Ten Years After is an English blues-rock band that hit the height of their success in the late 1960s and early 1970s. The band is most well-known for their hit singles, “I'm Going Home,” “Hear Me Calling,” “I'd Love to Change the World” and “Love Like a Man.”

The beginnings of Ten Years After can be traced to another band, The Jaybirds, which was formed by Ivan Jay on vocals and Ric Leeon on drums, Leo Lyons on bass, and Alvin Lee who eventually took over vocals from Jay. The Jaybirds moved to London in 1966 with Chick Churchill joining the band. The band played a number of clubs in and around London before being signed to Chrysalis Management and changing their name to Ten Years After. The band began a residency at the Marquee Club in London and in 1967 they were invited to play the Windsor Jazz Festival, which lead to a record deal with Decca Records. The band's self-titled debut album appeared later that same year.

1968 saw the band embark on a tour of Europe and the U.S. The band's second offering, “The live Undead,” produced the hit song, “I'm Going Home.” 1969 marked the band’s breakthrough appearance in America at Woodstock. Their rendition of “I'm Going Home” with Lee singing was featured in the subsequent film and Woodstock soundtrack. This exposure catapulted the band to instant stardom. 1970 marked the band's fifth studio album, “Cricklewood Green.” A label change came about in 1971 with the band singing to Columbia Records which released their album, “A Space in Time.” The album spawned the hit single, “I'd Love to Change the World.” These albums were a success and displayed a move toward more of a commercial sound for the band.

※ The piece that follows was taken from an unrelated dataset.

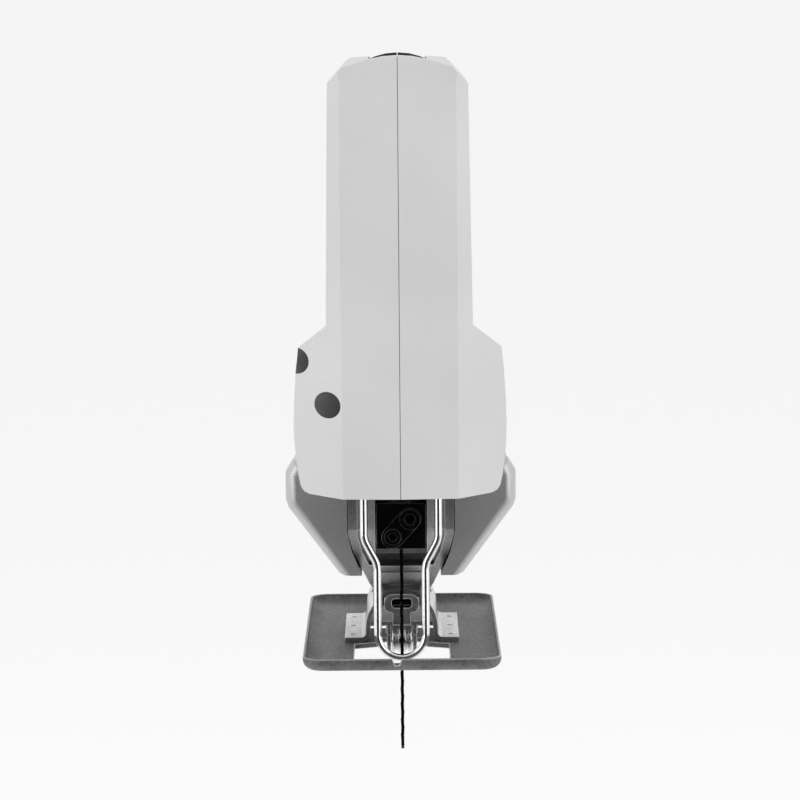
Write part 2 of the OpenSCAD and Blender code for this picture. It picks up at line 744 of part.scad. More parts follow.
module guide_roller() {
  color("lightgray") translate([0, ROLLER[0], ROLLER[1]]) rotate([0, 90, 0]) rotate_extrude()
    polygon([[1.55, -3.9], [4.4, -3.9], [4.7, -3.5], [4.7, -2.6], [4, -2.3], [4, -1.9], [4.9, -1.5],
             [4.9, -1], [4.5, -0.8], [4.5, 0.8], [4.9, 1], [4.9, 1.5], [4, 1.9], [4, 2.3], [4.7, 2.6],
             [4.7, 3.5], [4.4, 3.9], [1.55, 3.9]]);
}

// ---- sole ----

LIP = 5;                         // height of the turned-up edges
SOLE_BEND = 4;                   // outer radius of their bend
BRACKET_Y = [-22, 34];           // front and rear end of the tilt bracket
FLANGE_X = 22.2;                 // half width of its flanges
NOTCH_X = -1.9;
BOLT_Y = 17;

module pressed_tray(t, h) {
  k = sole_w / 2 - t;
  n = sole_len / 2 - t;
  r = SOLE_BEND - t;
  intersection() {
    along_y(-n, n) rounded(-k, k, t, h, [r, r, 0.5, 0.5]);
    along_x(-k, k) rounded(-n, n, t, h, [r, r, 0.5, 0.5]);
  }
}

module sole_plate() {
  color("silver") difference() {
    intersection() {
      pressed_tray(0, 20);
      box(-60, 60, -90, 90, -1, LIP);
    }
    pressed_tray(sheet, 30);
    // blade window, narrowing towards the bracket
    translate([0, 0, -5]) linear_extrude(12)
      polygon([[-18.3, -67], [18.3, -67], [18.3, -26], [9, -22], [9, -12], [-9, -12], [-9, -22],
               [-18.3, -26]]);
    box(-13, 13, 9, 25, -5, 6);
    // sighting notch in the front lip, a little to one side of the blade
    along_y(-90, -70) translate([NOTCH_X, 0])
      polygon([[-0.9, 2.4], [0.9, 2.4], [2.2, LIP + 1], [-2.2, LIP + 1]]);
  }
}

module tilt_bracket() {
  inner_r = arch_r - 1.8;
  color("silver") difference() {
    union() {
      bar_y(arch_r, BRACKET_Y[0], BRACKET_Y[1], 0, tilt_z);
      box(-arch_r, arch_r, BRACKET_Y[0], BRACKET_Y[1], sheet, tilt_z);
      box(-FLANGE_X, FLANGE_X, BRACKET_Y[0], BRACKET_Y[1], sheet, sheet + 1.8);
    }
    bar_y(inner_r, BRACKET_Y[0] - 1, BRACKET_Y[1] + 1, 0, tilt_z);
    box(-inner_r, inner_r, BRACKET_Y[0] - 1, BRACKET_Y[1] + 1, sheet - 4, tilt_z);
    box(-60, 60, BRACKET_Y[0] - 1, BRACKET_Y[1] + 1, -10, sheet);
    // curved slot that the clamp bolt passes through at any tilt
    along_y(BOLT_Y - 3.4, BOLT_Y + 3.4)
      polygon(concat([[0, tilt_z]], arc(0, tilt_z, arch_r + 6, 31, 149, 8)));
  }
}

module sole_clamp_plate() {
  color("silver") difference() {
    bar_y(arch_r - 1.8 - gap, BOLT_Y - 10, BOLT_Y + 10, 0, tilt_z);
    box(-20, 20, 0, 40, -20, 15);
    both_sides() box(7.5, 20, 0, 40, -20, 40);
    bar_z(3.05, 10, 30, 0, BOLT_Y);
  }
}

module sole_clamp_bolt() {
  color("dimgray") difference() {
    union() {
      bar_z(3, 14, 33.5, 0, BOLT_Y);
      bar_z(5, 9.2, 15, 0, BOLT_Y);
    }
    translate([0, BOLT_Y, 8]) cylinder(r = 2.9, h = 4.5, $fn = 6);
  }
}

// ---- controls ----

module switch_body() {
  color("black") union() {
    box(-10, 10, -10, 32, 203, 217);
    for (y = [-4, 10, 24]) box(-6, 6, y, y + 1, 217, 220);
  }
}

module trigger() {
  color("dimgray") {
    along_x(-7, 7) polygon([[-4, 195], [-4, 188], [-1, 184.6], [8, 183.6], [18, 184.8], [28, 186.4],
                            [32, 189], [32, 195]]);
    box(-9, 9, -7, 33.5, 193.4, 196);
  }
}

module trigger_spring() {
  color("silver") translate([0, 14, 0]) coil_spring(3.5, 0.45, 196, 203, 4);
}

module lock_button() {
  color("dimgray") {
    bar_x(5.5, 12.8, 14.4, LOCK[0], LOCK[1]);
    bar_x(4, 14.4, 21.3, LOCK[0], LOCK[1]);
  }
}

DIAL = [113, 112];

module speed_control() {
  color("black") {
    box(-8, 8, 94, 101, 104, 120);
    both_sides() box(4.7, 7, 101, 116.5, 108, 116);
    bar_x(1.9, -4.8, 4.8, DIAL[0], DIAL[1]);
  }
}

module speed_dial() {
  color("dimgray") difference() {
    bar_x(11.2, -3.8, 3.8, DIAL[0], DIAL[1]);
    bar_x(1.95, -5, 5, DIAL[0], DIAL[1]);
    for (a = [0:15:345]) translate([0, DIAL[0], DIAL[1]]) rotate([a, 0, 0]) bar_x(0.6, -5, 5, 0, 11.5);
  }
}

module orbit_selector() {
  color("dimgray") union() {
    bar_x(3, 24.6, 37, ORBIT[0], ORBIT[1]);
    bar_x(9.9, 36.4, 38.8, ORBIT[0], ORBIT[1]);
    box(38, 40.5, ORBIT[0] - 2, ORBIT[0] + 2, ORBIT[1] - 8.5, ORBIT[1] + 8.5);
  }
}

module cord_gland() {
  color("black") difference() {
    union() {
      bar_y(8.5, 115.5, 119, 0, GLAND_Z);
      bar_y(6.5, 119, 138, 0, GLAND_Z);
      for (y = [124:3:136]) bar_y(7.3, y, y + 1.4, 0, GLAND_Z);
    }
    bar_y(3.6, 110, 145, 0, GLAND_Z);
  }
}

left_shell();
right_shell();
left_grip();
right_grip();
housing_screws();
gear_case();
bearing_plate();
wire_guard();
belly_cover();
belly_screws();
dust_outlet();
plunger_bushes();
gear_shaft();
stator_core();
field_coils();
bearing_outer_rings();
bearing_balls();
brush_holders();
carbon_brushes();
brush_springs();
air_baffle();
switch_body();
cord_gland();
speed_control();
lever_pin();
sole_clamp_plate();
sole_clamp_bolt();
armature_shaft();
armature_core();
commutator();
cooling_fan();
bearing_inner_rings();
crank_gear();
crank_pin();
crank_roller();
plunger_rod();
plunger_yoke();
clamp_block();
clamp_pad();
clamp_screws();
saw_blade();
roller_lever();
roller_pin();
guide_roller();
sole_plate();
tilt_bracket();
trigger();
trigger_spring();
lock_button();
speed_dial();
orbit_selector();
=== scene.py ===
import json
import math

import bmesh
import bpy
from mathutils import Matrix, Vector


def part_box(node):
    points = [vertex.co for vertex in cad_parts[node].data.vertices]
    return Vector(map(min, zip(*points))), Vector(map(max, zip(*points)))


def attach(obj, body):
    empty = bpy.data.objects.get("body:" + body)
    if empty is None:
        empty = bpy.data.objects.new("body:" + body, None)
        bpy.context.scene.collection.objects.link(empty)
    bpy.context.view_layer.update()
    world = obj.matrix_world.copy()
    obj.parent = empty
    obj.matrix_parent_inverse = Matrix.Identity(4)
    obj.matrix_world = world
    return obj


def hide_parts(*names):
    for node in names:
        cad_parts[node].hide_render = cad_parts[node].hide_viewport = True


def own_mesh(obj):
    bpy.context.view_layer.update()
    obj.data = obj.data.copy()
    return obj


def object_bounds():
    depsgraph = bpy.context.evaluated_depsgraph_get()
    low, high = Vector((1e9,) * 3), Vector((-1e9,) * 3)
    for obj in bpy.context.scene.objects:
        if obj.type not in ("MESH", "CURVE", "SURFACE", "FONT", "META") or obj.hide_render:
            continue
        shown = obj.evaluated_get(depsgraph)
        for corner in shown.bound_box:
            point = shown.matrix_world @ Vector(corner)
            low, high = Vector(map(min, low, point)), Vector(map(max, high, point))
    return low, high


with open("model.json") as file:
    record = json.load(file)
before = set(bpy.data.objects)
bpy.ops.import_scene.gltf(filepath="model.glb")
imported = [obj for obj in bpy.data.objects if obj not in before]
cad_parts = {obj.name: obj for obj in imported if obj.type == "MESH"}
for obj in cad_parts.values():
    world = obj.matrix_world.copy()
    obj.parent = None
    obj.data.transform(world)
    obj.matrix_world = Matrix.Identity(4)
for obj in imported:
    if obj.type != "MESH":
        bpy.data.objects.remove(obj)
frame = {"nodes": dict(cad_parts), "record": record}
cad_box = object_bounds()
MM = 0.001
scene = bpy.context.scene


# ---------- colours and the node helper ----------

def tone(hex_code, alpha=1.0):
    """An sRGB hex colour as linear values."""
    def linear(c):
        return c / 12.92 if c <= 0.04045 else ((c + 0.055) / 1.055) ** 2.4
    code = hex_code.lstrip("#")
    return tuple(linear(int(code[i:i + 2], 16) / 255) for i in (0, 2, 4)) + (alpha,)


def add(tree, kind, settings=None, **inputs):
    """Adds a node; an input is a value, or an output socket to link from."""
    node = tree.nodes.new(kind)
    for key, value in (settings or {}).items():
        setattr(node, key, value)
    for key, value in inputs.items():
        index = int(key[1:]) if key[0] == "i" and key[1:].isdigit() else None
        socket = node.inputs[index] if index is not None else node.inputs[key.replace("_", " ")]
        if isinstance(value, bpy.types.NodeSocket):
            tree.links.new(value, socket)
        else:
            socket.default_value = value
    return node


def new_material(name):
    """An empty material with a Principled shader; also gives object coordinates in metres."""
    mat = bpy.data.materials.new(name)
    mat.use_nodes = True
    tree = mat.node_tree
    shader = tree.nodes["Principled BSDF"]
    coords = add(tree, "ShaderNodeTexCoord").outputs["Object"]
    return mat, tree, shader, coords


def ramp(tree, fac, stops):
    """A colour ramp over (position, hex) stops."""
    node = add(tree, "ShaderNodeValToRGB", Fac=fac)
    elements = node.color_ramp.elements
    while len(elements) < len(stops):
        elements.new(0.5)
    for element, (place, code) in zip(elements, stops):
        element.position = place
        element.color = tone(code)
    return node.outputs["Color"]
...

The band decided to go their separate ways in 1974 after their final Columbia Records album “Positive Vibrations.” The band members reunited in 1983 to play the Reading Festival in England, and released a new album “About Time” in 1989. 1994 saw the band get together again for the Eurowoodstock festival in Budapest, with Lee officially being replaced by Joe Gooch in 2003. The band put out the album “Roadworks” in 2005 with their new singer and followed-up with a tour in support of the album. Since then Lee has gone on to perform as a solo artist.